Global seed set to 1
Global seed set to 1

	RMSE
Simple	25.502159
NBEATS	44.069832
NHITS	62.713951

As we can see, our almost trivial model has beaten two sophisticated time-series models by a fair margin. Of course, we need to emphasize that this doesn’t allow to draw any general conclusions.

Rather, I’d expect the neural models to outperform our simple approach for larger datasets. Nevertheless, as a benchmark, those trivial models are always a worthwhile consideration.

Takeaways - What do we make of this?

As stated multiple times throughout this article:

A seemingly complex time-series could still follow a fairly simple data-generating process.

In the end, you might spend hours trying to fit an overly complex model even though the underlying problem is almost trivial. At some point, somebody could come along, fit a simple ARIMA(1,0,0), and still outperform your sophisticated neural model.

To avoid the above worst-case scenario, consider the following idea:

When starting out with a new time-series problem, always start with the simplest possible model and use it as a benchmark for all other models.

Although this is common knowledge in the Data Science community, I feel like it deserves particular emphasis in this context. Especially due to nowadays’ (to some extent justified) hype around Deep Learning, it can be tempting to directly start with something fancy.

For many problems, this might just be the right way to go.
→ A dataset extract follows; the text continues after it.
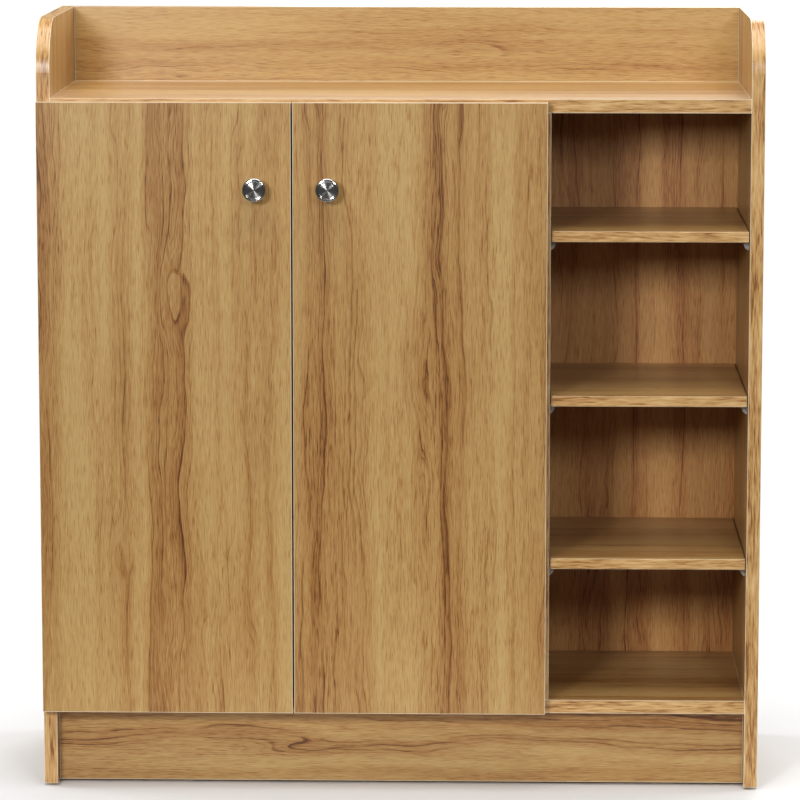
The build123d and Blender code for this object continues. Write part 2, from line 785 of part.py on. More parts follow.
def hinge_arms(hand):
    """Folded channels on the mounting plates, their noses reaching into the cups."""
    face = panel_run(hand)
    web_run = face + boss_height + arm_gauge
    tail_rise = front_rise + arm_length
    nose_out = arm_pin_run + nose_radius
    nose_in = arm_pin_run - nose_radius
    nose_tip = (arm_pin_run, arm_pin_rise - nose_radius)
    flange_foot = face + plate_gauge + arm_plate_gap
    crank_low, crank_high = (front_rise + rise for rise in arm_crank)
    shoulder_low, shoulder_high = (front_rise + rise for rise in arm_shoulder)
    web_end = arm_pin_rise + nose_radius + nose_web_gap
    clear_low = arm_pin_rise - 2 * nose_radius
    with BuildPart() as arms:
        for z in hinge_heights:
            plane = hinge_plane(hand, z)
            with BuildSketch(plane) as side:
                with BuildLine():
                    Polyline(
                        (nose_out, arm_pin_rise),
                        (nose_out, crank_low),
                        (web_run, crank_high),
                        (web_run, tail_rise),
                        (flange_foot, tail_rise),
                        (flange_foot, shoulder_high),
                        (nose_in - arm_shoulder_run, shoulder_low),
                        (nose_in, arm_pin_rise),
                    )
                    ThreePointArc((nose_in, arm_pin_rise), nose_tip, (nose_out, arm_pin_rise))
                make_face()
            extrude(side.sketch, amount=arm_half_width, both=True)
            with BuildSketch(plane) as inside:
                with BuildLine():
                    Polyline(
                        (nose_out + cut_overrun, clear_low),
                        (nose_out + cut_overrun, web_end),
                        (nose_out - arm_gauge, web_end),
                        (nose_out - arm_gauge, crank_low - arm_gauge / 2),
                        (web_run - arm_gauge, crank_high - arm_gauge / 2),
                        (web_run - arm_gauge, tail_rise + cut_overrun),
                        (face - cut_overrun, tail_rise + cut_overrun),
                        (face - cut_overrun, clear_low),
                        close=True,
                    )
                make_face()
            extrude(inside.sketch, amount=arm_half_width - arm_gauge, both=True, mode=Mode.SUBTRACT)
            with BuildSketch(plane) as pin_hole:
                with Locations((arm_pin_run, arm_pin_rise)):
                    Circle(arm_pin_radius)
            extrude(
                pin_hole.sketch, amount=arm_half_width + cut_overrun, both=True, mode=Mode.SUBTRACT
            )
            for rise in arm_screw_rises:
                point = hinge_point(hand, web_run, rise, z)
                drill(point, (-hand, 0, 0), arm_screw_radius + hole_clearance, arm_gauge)
    publish(arms, hand_name[hand] + "_hinge_arms")


def hinge_arm_pins(hand):
    with BuildPart() as pins:
        for z in hinge_heights:
            with BuildSketch(hinge_plane(hand, z)) as section:
                with Locations((arm_pin_run, arm_pin_rise)):
                    Circle(arm_pin_radius)
            extrude(section.sketch, amount=arm_half_width, both=True)
    publish(pins, hand_name[hand] + "_hinge_arm_pins")


def hinge_arm_screws(hand):
    web_run = panel_run(hand) + boss_height + arm_gauge
    with BuildPart() as fasteners:
        for z in hinge_heights:
            for rise in arm_screw_rises:
                seat = hinge_point(hand, web_run, rise, z)
                screw(seat, (-hand, 0, 0), arm_screw_radius, arm_screw_length, arm_screw_head)
    publish(fasteners, hand_name[hand] + "_hinge_arm_screws")


def hinge_plates(hand):
    """Winged mounting plates with a raised boss, screwed to the carrying panel."""
    face = panel_run(hand)
    outward = (-hand, 0, 0)
    boss_width = 2 * (arm_half_width - arm_gauge - boss_side_gap)
    boss_hole_depth = arm_screw_length - arm_gauge + pilot_end_gap
    raised = (Align.CENTER, Align.CENTER, Align.MIN)
    with BuildPart() as plates:
        for z in hinge_heights:
            seat = hinge_point(hand, face, plate_rise, z)
            with Locations(Plane(origin=seat, x_dir=(0, 1, 0), z_dir=outward)):
                Box(plate_width, plate_length, plate_gauge, align=raised)
        wing_corners = plates.edges().filter_by(Axis.X)
        fillet(wing_corners, plate_corner_radius)
        for z in hinge_heights:
            seat = hinge_point(hand, face, plate_rise, z)
            with Locations(Plane(origin=seat, x_dir=(0, 1, 0), z_dir=outward)):
                Box(boss_length, boss_width, boss_height, align=raised)
            for offset in plate_screw_offsets:
                point = hinge_point(hand, face + plate_gauge, plate_rise, z + offset)
                drill(point, outward, hinge_screw_radius + hole_clearance, plate_gauge)
            for rise in arm_screw_rises:
                point = hinge_point(hand, face + boss_height, rise, z)
                drill(point, outward, arm_screw_radius + hole_clearance, boss_hole_depth)
    publish(plates, hand_name[hand] + "_hinge_plates")


def hinge_plate_screws(hand):
    with BuildPart() as fasteners:
        for z in hinge_heights:
            for offset in plate_screw_offsets:
                seat = hinge_point(hand, panel_run(hand) + plate_gauge, plate_rise, z + offset)
                screw(seat, (-hand, 0, 0), hinge_screw_radius, plate_screw_length, plate_screw_head)
    publish(fasteners, hand_name[hand] + "_hinge_plate_screws")


def hinge_links(hand):
    """Cranked links from the arms' noses to the pins that sit in the cups."""
    arm_pin = (arm_pin_run, arm_pin_rise)
    with BuildPart() as links:
        for z in hinge_heights:
            plane = hinge_plane(hand, z)
            with BuildSketch(plane) as band:
                with BuildLine():
                    FilletPolyline(arm_pin, link_elbow, link_cup_pin, radius=link_elbow_radius)
                trace(line_width=link_gauge)
                with Locations(link_cup_pin):
                    Circle(link_eye_radius)
                with Locations(arm_pin):
                    Circle(nose_radius - link_nose_gap)
                with Locations(link_cup_pin):
                    Circle(cup_pin_radius, mode=Mode.SUBTRACT)
                with Locations(arm_pin):
                    Circle(arm_pin_radius + hole_clearance, mode=Mode.SUBTRACT)
            extrude(band.sketch, amount=link_half_width, both=True)
    publish(links, hand_name[hand] + "_hinge_links")


def hinge_link_pins(hand):
    with BuildPart() as pins:
        for z in hinge_heights:
            with BuildSketch(hinge_plane(hand, z)) as section:
                with Locations(link_cup_pin):
                    Circle(cup_pin_radius)
            extrude(section.sketch, amount=cup_pin_half_length, both=True)
    publish(pins, hand_name[hand] + "_hinge_link_pins")


for hand in (-1, 1):
    door(hand)
    knob(hand)
    knob_screw(hand)
    bumpers(hand)
    hinge_cups(hand)
    hinge_cup_screws(hand)
    hinge_arms(hand)
    hinge_arm_pins(hand)
    hinge_arm_screws(hand)
    hinge_plates(hand)
    hinge_plate_screws(hand)
    hinge_links(hand)
    hinge_link_pins(hand)
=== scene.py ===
"""Looks of the shoe cabinet: foil-faced boards, banded edges, spun knobs, plated hinges."""

import math

import bpy
import numpy as np
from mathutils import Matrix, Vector


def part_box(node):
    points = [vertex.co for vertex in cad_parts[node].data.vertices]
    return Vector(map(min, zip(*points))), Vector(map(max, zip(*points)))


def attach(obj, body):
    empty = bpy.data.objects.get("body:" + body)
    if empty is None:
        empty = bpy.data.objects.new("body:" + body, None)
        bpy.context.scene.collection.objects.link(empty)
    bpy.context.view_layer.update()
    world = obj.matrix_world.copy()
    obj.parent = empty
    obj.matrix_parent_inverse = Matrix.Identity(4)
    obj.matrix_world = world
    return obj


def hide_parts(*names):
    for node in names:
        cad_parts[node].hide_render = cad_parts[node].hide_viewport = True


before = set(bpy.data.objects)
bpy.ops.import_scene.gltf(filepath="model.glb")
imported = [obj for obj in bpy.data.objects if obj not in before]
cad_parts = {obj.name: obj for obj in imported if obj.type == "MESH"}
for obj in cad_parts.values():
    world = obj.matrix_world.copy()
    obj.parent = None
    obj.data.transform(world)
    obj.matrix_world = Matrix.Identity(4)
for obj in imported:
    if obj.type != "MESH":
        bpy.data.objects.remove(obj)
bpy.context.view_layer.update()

MM = 0.001  # metres in a millimetre

# Helpers ----------------------------------------------------------------------------


def linear(colour):
    """An sRGB hex colour as linear RGBA: c/12.92 below 0.04045, else ((c+0.055)/1.055)^2.4."""
    channels = [int(colour[i : i + 2], 16) / 255 for i in (1, 3, 5)]
    return [c / 12.92 if c <= 0.04045 else ((c + 0.055) / 1.055) ** 2.4 for c in channels] + [1.0]


def add(tree, kind, settings=None, inputs=None, stops=None):
    """Adds one node, sets its properties, fills or links its inputs and returns its outputs.

    Stops of (place, tone) fill a colour ramp, where a tone is a hex colour or a grey from 0 to 1.
    """
    node = tree.nodes.new(kind)
    for key, value in (settings or {}).items():
        setattr(node, key, value)
    for key, value in (inputs or {}).items():
        if isinstance(value, bpy.types.NodeSocket):
            tree.links.new(value, node.inputs[key])
        else:
            node.inputs[key].default_value = value
    if stops:
        elements = node.color_ramp.elements
        while len(elements) < len(stops):
            elements.new(0.5)
        for element, (place, tone) in zip(elements, stops):
            element.position = place
            element.color = linear(tone) if isinstance(tone, str) else (tone, tone, tone, 1)
    return node.outputs


def calculate(tree, operation, *values):
    """One Math node's result."""
    return add(tree, "ShaderNodeMath", {"operation": operation}, dict(enumerate(values)))[0]


def ramp(tree, value, stops):
    """A value turned into a colour or a grey by stops of (place, tone)."""
    return add(tree, "ShaderNodeValToRGB", inputs={"Fac": value}, stops=stops)["Color"]


def mix_colours(tree, amount, first, second):
    """Two colours mixed by an amount; the numbers are the sockets of a colour Mix node."""
    return add(tree, "ShaderNodeMix", {"data_type": "RGBA"}, {0: amount, 6: first, 7: second})[2]


def new_material(name, **shader):
    """A material with one Principled shader; returns the material, its tree and the shader."""
    material = bpy.data.materials.new(name)
    material.use_nodes = True
    tree = material.node_tree
    tree.nodes.clear()
    node = tree.nodes.new("ShaderNodeBsdfPrincipled")
    for key, value in shader.items():
        node.inputs[key.replace("_", " ")].default_value = value
    add(tree, "ShaderNodeOutputMaterial", inputs={"Surface": node.outputs[0]})
    return material, tree, node


def relief(tree, shader, height, depth_mm):
    """Relief of a given depth under the shader's normal."""
    inputs = {"Height": height, "Distance": depth_mm * MM, "Strength": 1.0}
    tree.links.new(add(tree, "ShaderNodeBump", inputs=inputs)["Normal"], shader.inputs["Normal"])


def millimetres(tree, turn=(0, 0, 0)):
    """Object coordinates in millimetres, turned."""
    place = add(tree, "ShaderNodeTexCoord")["Object"]
    inputs = {"Vector": place, "Scale": (1 / MM, 1 / MM, 1 / MM), "Rotation": turn}
    return add(tree, "ShaderNodeMapping", inputs=inputs)["Vector"]


def grain_noise(tree, place, cell, seed, detail=2.0, roughness=0.5):
    """Noise whose cells measure cell = (x, y, z) millimetres; the seed moves it elsewhere."""
    shift = (seed, seed * 0.7, seed * 1.3)
    inputs = {"Vector": place, "Scale": [1 / c for c in cell], "Location": shift}
    stretched = add(tree, "ShaderNodeMapping", inputs=inputs)["Vector"]
    inputs = {"Vector": stretched, "Scale": 1.0, "Detail": detail, "Roughness": roughness}
    return add(tree, "ShaderNodeTexNoise", inputs=inputs)["Fac"]


def thin_in(axis, width, length):
    """The cell of a noise that is thin in one axis and long in the others."""
    return [width if name == axis else length for name in "xyz"]


# Wood-figure foil -------------------------------------------------------------------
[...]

Nobody today would consider a Hidden Markov Model for NLP today when LLM embeddings are available almost for free now.

Once your time-series becomes large, however, modern Machine Learning will likely be better. In particular, Gradient Boosted Trees are very popular for such large-scale problems.

A more controversial approach would be, you guessed it, Deep Learning for time-series. While some people believe that these models don’t work as well here, their popularity at tech firms like Amazon probably speaks for itself.

References

[1] Hamilton, James Douglas. Time series analysis. Princeton university press, 2020.

[2] Hyndman, Rob J., & Athanasopoulos, George. Forecasting: principles and practice. OTexts, 2018.